Dorna Moini: I think it’s really, it’s a combination of different factors and it’s based on both the consumer side and the demand side and also the supply side. So historically, on the supply side, the attorneys who are providing these services, there has been a lot of hesitancy to use technology because things were not in the cloud. People did not really necessarily trust cloud software. And nowadays that has become very much industry standard. Everyone is aware, and technology has advanced significantly so that storing your data in the cloud is incredibly secure, just as secure as storing it on an on-premises server.
Two is lawyers just have more access to technology that’s easy to use.
So even five years ago, when I was still at a law firm, I had a very difficult time setting up systems inside of software because it required me to learn how to understand complex syntax to potentially spin up servers of my own sometimes. So, the processes was very difficult. Now, there’s an abundance of different software tools, no code tools, and also marketing expertise that can help any lawyer get up and running on both the technology side and understanding how to do online marketing. So, the tool set is there for lawyers to take advantage of it.

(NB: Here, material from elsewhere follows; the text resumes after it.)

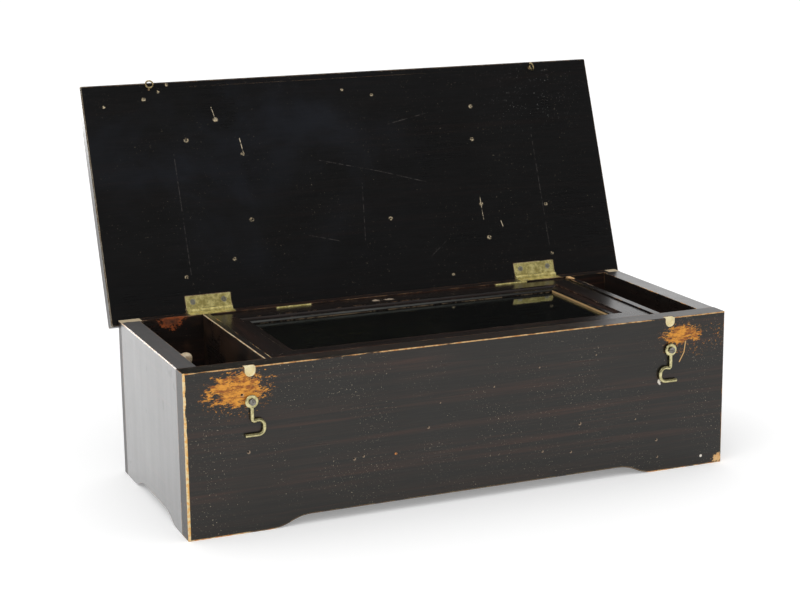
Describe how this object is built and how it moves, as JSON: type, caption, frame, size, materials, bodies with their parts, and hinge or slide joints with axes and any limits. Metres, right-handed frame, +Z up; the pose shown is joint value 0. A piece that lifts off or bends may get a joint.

And then third on the lawyer side, on the supply side, I would say is that historically we’ve thought of the billable hour as the bill and doll, the best way to bill. And I think that we’re starting to realize especially with the huge portion of the middle class who’s looking for legal services, who can’t afford the hourly rate but has some form of disposable income. We’re starting to realize that there’s a lot of opportunity to price differently and in ways that actually can benefit the attorney.
And then on demand side, that’s also been a big reason why legal services are taking over right now and legal productization is taking over right now, is that on the demand side, consumers want affordability, but they also want convenience. So even those who can’t afford your traditional rates, they want to be accessing your services through a really convenient online and digital experience. There’s a combination of those folks who want the convenience and then also the folks who maybe would never have used your services in the first place, but now that you’re providing it to them at a more affordable rate or a unique unbundled service, they actually can afford it or they can have access to that service now.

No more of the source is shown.